The prison situation for men and boys is even more concerning. News emerging in recent days that CENTCOM and other States of the coalition against Daesh have agreed (and started) to transfer potentially thousands of detainees from Syria to Iraq. This raises profound human rights concerns. The language used by CENTCOM and other States to describe detainees (”ISIS terrorists”) has been dehumanizing and carries a presumption of guilt. This risks erasure of the rights of individual detainees in the high-security prisons, as not one of these detainees has had any legal process to determine their status or to review the legality of their detention, and bar legally unrecognized SDF processes none have actually been tried and convicted on terrorism charges during their long period of detention at the camp.

Moreover, the scale of these numbers makes it likely that a massive number of children and women will be included in the transfer. The obvious point is that mass transfers from one inhumane detention situation  without legal process, to a prison system in Iraq that has been the subject of sustained concerns by the U.N. and others on due process and torture grounds is a clear non-refoulement problem.
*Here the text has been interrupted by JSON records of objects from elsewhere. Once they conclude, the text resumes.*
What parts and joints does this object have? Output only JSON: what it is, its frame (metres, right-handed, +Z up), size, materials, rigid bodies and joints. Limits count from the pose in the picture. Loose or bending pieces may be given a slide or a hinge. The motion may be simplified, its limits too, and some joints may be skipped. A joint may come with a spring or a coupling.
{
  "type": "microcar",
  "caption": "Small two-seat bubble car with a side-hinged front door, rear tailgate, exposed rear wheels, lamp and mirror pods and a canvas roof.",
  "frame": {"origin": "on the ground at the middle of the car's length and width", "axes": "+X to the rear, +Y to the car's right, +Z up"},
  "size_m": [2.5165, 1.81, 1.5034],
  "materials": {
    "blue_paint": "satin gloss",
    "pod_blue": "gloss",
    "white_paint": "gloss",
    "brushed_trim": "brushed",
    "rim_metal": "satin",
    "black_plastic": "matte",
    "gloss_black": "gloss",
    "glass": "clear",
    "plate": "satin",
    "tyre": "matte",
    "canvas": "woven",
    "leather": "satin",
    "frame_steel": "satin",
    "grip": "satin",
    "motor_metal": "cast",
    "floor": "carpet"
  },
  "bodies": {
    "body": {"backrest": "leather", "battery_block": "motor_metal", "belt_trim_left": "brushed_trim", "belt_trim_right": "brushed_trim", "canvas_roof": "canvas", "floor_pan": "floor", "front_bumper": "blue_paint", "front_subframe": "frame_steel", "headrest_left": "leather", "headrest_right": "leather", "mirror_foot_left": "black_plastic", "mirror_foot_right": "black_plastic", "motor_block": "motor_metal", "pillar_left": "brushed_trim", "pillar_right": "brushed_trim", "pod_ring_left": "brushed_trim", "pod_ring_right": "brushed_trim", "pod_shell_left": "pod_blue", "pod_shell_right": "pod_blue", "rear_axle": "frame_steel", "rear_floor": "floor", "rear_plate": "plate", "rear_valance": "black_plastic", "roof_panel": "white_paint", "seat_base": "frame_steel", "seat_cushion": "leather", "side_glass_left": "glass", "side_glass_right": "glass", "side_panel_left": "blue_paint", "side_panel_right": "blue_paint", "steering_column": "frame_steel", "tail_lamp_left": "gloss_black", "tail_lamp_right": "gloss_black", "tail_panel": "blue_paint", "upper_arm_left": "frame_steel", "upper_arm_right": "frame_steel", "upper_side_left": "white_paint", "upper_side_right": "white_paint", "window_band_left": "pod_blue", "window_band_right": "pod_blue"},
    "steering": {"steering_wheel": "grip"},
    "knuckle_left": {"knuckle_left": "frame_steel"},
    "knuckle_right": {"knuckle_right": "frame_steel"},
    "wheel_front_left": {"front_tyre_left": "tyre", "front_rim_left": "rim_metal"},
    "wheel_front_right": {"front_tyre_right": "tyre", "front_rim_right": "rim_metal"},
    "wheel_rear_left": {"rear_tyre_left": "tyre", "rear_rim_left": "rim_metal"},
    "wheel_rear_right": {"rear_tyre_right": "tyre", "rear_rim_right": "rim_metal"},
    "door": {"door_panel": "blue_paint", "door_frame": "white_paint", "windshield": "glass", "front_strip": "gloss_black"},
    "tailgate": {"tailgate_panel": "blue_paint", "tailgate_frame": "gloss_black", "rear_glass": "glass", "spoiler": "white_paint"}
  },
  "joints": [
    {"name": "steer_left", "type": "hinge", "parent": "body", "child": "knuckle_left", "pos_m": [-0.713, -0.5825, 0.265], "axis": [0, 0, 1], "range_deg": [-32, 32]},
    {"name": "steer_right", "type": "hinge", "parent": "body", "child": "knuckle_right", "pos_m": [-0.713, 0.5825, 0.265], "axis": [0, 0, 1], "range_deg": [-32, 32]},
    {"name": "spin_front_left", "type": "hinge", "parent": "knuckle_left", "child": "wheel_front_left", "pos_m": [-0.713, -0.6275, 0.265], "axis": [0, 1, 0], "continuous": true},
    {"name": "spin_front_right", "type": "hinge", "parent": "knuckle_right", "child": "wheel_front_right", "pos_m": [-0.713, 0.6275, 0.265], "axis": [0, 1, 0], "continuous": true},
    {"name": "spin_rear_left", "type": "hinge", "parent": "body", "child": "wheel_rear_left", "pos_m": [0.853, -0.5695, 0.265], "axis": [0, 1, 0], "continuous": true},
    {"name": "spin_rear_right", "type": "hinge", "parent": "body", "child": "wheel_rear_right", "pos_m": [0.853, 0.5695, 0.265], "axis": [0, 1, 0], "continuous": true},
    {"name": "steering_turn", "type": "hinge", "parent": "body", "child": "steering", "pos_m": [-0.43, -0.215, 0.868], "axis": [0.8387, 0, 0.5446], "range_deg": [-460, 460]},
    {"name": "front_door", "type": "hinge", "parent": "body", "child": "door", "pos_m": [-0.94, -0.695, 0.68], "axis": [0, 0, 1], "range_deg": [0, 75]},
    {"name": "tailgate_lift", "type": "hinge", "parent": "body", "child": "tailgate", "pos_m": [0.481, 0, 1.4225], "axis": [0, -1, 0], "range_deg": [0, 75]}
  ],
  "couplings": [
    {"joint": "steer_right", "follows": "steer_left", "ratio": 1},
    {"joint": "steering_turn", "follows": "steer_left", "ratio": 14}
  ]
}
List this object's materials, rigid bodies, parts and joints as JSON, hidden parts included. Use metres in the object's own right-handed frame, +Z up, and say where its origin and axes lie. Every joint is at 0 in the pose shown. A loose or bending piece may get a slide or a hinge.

As a corollary of the absolute prohibition of torture, States are forbidden under binding international human rights law, including article 3 of the Convention Against Torture and article 7 of the International Covenant on Civil and Political Rights, from transferring individuals from their jurisdiction, effective control, or authority when there are substantial grounds for believing that the person would be at risk of irreparable harm upon return or transfer, including persecution, torture, ill-treatment, enforced disappearance, or other serious human right violations. The apparent acquiescence of States to the transfer of their nationals to Iraq, or the fact that it is carried out by the international coalition, does not solve this human rights problem. Terrorism trials in Iraq are notoriously problematic. Iraq’s counter-terrorism law has been rightly criticized as opaque and lacking precision. In multiple cases, criminal charges based on the mere fact of association or membership with a terrorist group has been upheld on grounds that would simply not hold water in systems that require rigor in determining association in criminal activities. Individuals that are transferred from prisons and camps in Syria are almost certainly headed to terrorism trials that have been roundly castigated as short, manifestly unfair, and lacking even the most minimal protection for individual rights. Worryingly, the transfers that have been enacted so far appear to have made no distinction for now-adult men who were initially detained as children or adolescents. At this point, no information is forthcoming on who precisely has been transferred and what nationalities are in the hands of the Iraqi government.

And for former detainees transferred to Iraq whose countries of origin have no problem with or maintain the death penalty, we can envisage widespread use of the mandatory death penalty for persons who do end up with convictions of terrorism. There is a certain irony in widespread concern by States in the widespread use of the death penalty in Iran and no scruples at all in sending their own nationals to the same fate in Iraq. Further, we have not heard, so far, from States that have abolished the death penalty asking the Iraqi government to refrain from using it against their own nationals. All of this, which essentially might be described as legalized mass rendition, has eery reminders of post-9/11 transfers across borders, also justified in the name of counterterrorism. The result of that post 9/11 misadventure has been well-documented, including the long-term mobilization it spurred among radicalized groups. Moreover, it functions to prove the point that for many States (including democracies) the language of human rights is “pick and choose,” a kind of à la carte menu that can be discarded upon designating individuals, including women and children, as a terrorist (with or without evidence).

So, what next? Urgently, the mass transfers that involve systematic non-refoulement practices must cease. The new Syrian government must expediently provide security and safety to the detainee population in the camps, including the provision of basic humanitarian assistance. In particular, the government must ensure access to electricity and heat in the freezing cold of winter as an absolute necessity for their incarcerated population. Inheriting scalar human rights violations does not permit the continuance or sustainment of those violations. In short, the new Syrian government must conduct lawful status determinations for the women, men, and children in Al Hawl and Al Roj, and it must do so expediently to ensure a lawful, human rights-complaint way forward. This requires bringing legal process to bear on detention and seeking the cooperation and technical support of supportive States (and, as appropriate, the U.N.) to marshal legitimate, rule-based processes of determination requiring individual-assessment of each person detained. More urgently, States must repatriate their own nationals and start the necessary process of reintegration. There is some hope to be found on that front. Countries who have brought back their nationals are generally doing so effectively; lives are being rebuilt, children are being educated and supported, and those who should be prosecuted are indeed being brought to justice in national courts. It is not too late to get this right, and to mitigate the harm of acquiescence to mass, arbitrary detention in Syria. The legacies of arbitrary detention in Syria are immense; fair process in Northeast Syria could be the start to undoing them. This would be a singularly impactful step towards undo the grim legacy of detention in the region since 2017.

Author’s note: This article was written in the authors’ personal capacities, and all views expressed here are their own.